WHAT IS EXPECTED
Pick out the lines below that include the string "code".

INFORMATION SHOWN
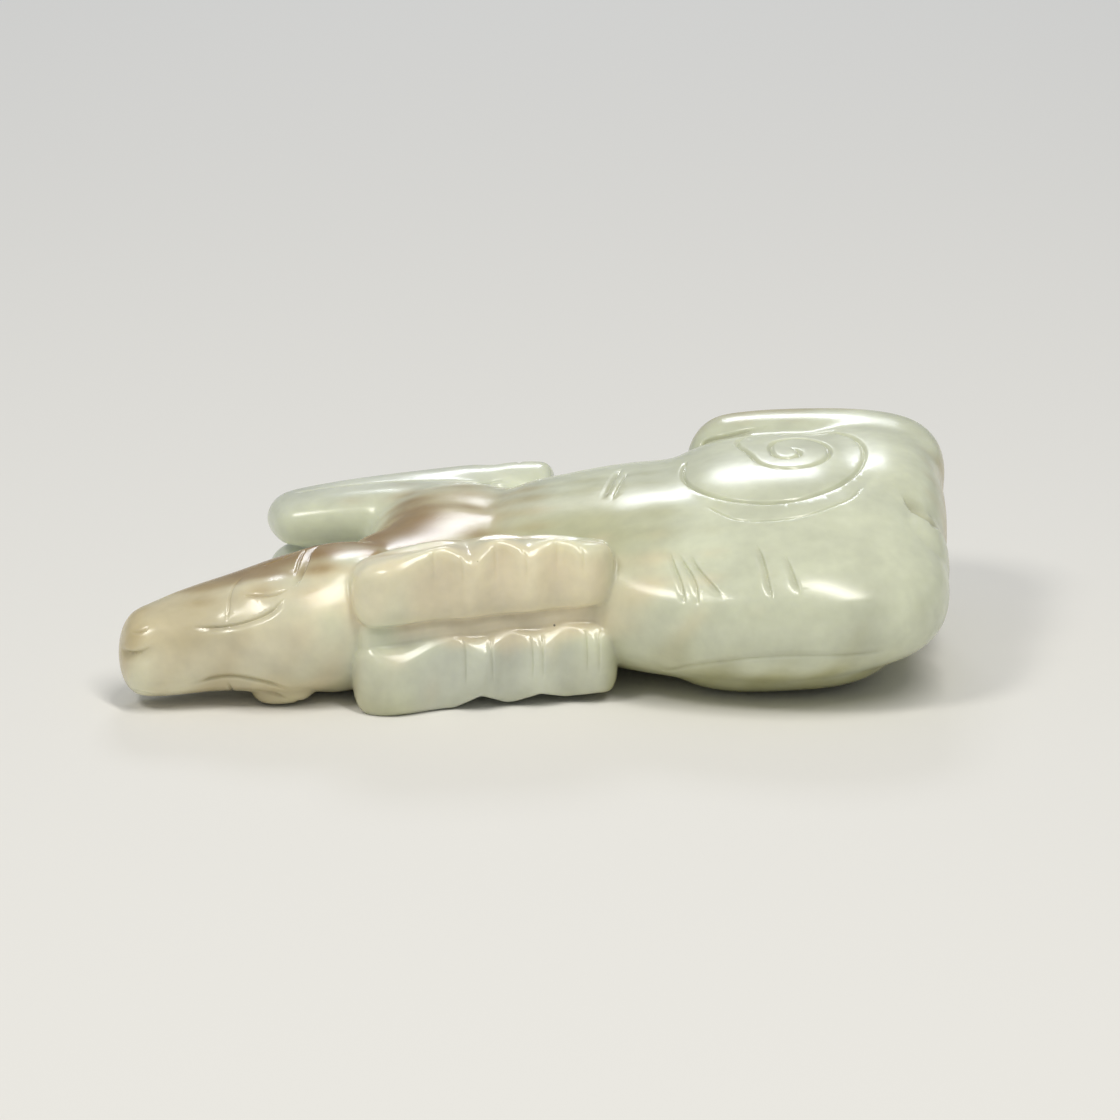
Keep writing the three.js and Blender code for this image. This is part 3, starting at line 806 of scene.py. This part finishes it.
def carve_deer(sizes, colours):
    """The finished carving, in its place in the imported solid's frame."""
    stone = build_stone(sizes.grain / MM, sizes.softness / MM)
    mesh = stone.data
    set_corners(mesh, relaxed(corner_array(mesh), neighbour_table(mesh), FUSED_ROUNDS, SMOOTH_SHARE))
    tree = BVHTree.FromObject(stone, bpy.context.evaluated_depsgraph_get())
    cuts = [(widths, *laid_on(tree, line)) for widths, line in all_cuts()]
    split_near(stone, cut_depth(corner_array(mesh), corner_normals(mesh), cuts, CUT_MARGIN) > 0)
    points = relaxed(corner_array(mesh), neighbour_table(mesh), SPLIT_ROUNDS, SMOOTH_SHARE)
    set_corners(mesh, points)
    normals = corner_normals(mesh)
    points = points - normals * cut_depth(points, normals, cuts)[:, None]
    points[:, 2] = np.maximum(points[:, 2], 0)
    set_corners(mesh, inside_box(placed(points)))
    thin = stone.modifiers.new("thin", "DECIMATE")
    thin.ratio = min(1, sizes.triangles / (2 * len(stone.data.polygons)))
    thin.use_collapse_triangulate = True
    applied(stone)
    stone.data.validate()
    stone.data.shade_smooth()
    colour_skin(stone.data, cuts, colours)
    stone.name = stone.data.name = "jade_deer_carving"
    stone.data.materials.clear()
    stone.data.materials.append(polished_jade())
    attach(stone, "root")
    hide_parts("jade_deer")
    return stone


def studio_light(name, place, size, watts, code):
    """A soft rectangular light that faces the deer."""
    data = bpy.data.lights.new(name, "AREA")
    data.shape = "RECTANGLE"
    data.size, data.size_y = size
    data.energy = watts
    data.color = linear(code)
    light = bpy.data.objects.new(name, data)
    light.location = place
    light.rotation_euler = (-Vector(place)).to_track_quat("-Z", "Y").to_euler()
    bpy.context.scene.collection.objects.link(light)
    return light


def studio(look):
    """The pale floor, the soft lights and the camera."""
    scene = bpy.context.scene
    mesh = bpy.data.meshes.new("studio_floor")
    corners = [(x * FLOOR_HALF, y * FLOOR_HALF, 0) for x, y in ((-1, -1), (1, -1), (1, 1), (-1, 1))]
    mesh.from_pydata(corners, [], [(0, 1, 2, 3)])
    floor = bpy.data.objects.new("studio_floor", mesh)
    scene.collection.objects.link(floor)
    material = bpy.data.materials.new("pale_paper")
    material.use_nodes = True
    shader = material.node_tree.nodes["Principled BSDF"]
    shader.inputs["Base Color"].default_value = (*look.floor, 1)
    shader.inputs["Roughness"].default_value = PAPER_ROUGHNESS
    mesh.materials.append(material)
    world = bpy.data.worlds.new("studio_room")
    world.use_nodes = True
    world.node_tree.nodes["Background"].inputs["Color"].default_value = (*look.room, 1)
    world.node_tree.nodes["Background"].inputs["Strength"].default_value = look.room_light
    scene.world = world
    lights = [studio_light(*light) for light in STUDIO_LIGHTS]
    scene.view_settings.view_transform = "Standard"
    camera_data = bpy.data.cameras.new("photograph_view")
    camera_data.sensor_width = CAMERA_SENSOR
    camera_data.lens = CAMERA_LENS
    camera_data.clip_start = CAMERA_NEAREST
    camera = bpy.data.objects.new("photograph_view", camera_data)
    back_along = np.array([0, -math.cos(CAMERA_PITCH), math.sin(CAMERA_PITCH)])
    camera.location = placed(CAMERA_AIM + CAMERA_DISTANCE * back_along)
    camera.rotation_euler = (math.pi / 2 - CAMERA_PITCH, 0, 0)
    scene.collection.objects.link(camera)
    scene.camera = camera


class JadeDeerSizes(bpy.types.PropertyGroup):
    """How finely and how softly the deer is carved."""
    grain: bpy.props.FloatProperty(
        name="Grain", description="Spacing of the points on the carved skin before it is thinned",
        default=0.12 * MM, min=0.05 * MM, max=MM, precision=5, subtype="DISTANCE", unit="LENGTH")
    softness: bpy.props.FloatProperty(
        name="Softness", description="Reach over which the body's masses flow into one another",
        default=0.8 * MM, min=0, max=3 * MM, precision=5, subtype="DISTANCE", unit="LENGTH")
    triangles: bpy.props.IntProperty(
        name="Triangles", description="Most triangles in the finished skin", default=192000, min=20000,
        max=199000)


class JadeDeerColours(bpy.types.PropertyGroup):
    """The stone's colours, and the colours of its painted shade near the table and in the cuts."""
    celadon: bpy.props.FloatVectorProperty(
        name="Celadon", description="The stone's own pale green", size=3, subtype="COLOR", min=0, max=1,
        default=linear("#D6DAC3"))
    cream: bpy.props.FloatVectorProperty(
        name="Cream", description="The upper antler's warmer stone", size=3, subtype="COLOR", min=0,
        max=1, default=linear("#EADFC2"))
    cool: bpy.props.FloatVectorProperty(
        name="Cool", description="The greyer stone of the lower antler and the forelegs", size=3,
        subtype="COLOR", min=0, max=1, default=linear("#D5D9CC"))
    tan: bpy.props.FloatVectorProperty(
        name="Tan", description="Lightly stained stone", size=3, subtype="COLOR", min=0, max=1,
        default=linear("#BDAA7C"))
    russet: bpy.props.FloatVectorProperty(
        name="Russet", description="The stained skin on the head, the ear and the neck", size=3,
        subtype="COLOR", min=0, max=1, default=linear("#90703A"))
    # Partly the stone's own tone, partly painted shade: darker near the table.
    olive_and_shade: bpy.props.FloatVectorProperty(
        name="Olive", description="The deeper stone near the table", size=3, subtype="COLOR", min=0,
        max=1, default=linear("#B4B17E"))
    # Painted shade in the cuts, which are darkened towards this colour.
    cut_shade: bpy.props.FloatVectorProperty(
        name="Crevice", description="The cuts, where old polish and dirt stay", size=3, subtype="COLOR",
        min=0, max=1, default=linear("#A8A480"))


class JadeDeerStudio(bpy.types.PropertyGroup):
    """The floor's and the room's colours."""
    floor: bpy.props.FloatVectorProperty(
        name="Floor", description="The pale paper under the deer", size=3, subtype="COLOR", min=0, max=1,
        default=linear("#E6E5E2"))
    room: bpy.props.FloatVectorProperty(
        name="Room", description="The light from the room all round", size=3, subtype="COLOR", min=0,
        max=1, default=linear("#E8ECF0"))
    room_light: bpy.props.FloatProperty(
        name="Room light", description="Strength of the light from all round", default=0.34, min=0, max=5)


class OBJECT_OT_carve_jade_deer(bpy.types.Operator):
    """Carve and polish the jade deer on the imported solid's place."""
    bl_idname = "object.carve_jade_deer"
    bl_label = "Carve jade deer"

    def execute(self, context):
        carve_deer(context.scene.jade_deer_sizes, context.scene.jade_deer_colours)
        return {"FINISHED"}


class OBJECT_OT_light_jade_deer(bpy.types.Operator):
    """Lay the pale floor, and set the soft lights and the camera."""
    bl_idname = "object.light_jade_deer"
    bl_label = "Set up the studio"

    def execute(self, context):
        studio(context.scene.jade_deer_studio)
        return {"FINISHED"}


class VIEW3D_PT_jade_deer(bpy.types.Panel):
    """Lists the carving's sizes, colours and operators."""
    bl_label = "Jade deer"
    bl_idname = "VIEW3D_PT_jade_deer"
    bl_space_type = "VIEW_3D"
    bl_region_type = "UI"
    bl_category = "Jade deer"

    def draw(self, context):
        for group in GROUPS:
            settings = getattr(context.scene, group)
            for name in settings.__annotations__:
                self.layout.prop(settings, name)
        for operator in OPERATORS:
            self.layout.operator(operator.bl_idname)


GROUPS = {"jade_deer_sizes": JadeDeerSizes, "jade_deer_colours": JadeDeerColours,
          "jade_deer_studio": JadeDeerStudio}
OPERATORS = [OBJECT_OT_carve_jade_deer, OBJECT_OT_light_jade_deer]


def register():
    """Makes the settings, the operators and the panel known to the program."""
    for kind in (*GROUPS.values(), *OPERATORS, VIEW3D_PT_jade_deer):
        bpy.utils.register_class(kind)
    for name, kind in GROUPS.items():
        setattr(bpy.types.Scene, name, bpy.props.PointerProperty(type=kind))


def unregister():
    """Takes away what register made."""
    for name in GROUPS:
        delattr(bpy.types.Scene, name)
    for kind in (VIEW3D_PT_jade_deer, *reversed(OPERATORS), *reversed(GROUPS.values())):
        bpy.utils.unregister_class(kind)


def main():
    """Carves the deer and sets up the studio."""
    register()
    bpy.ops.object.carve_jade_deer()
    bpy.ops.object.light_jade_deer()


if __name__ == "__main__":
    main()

WRITTEN ANSWER
Keep writing the three.js and Blender code for this image. This is part 3, starting at line 806 of scene.py. This part finishes it.
def studio_light(name, place, size, watts, code):
    data.color = linear(code)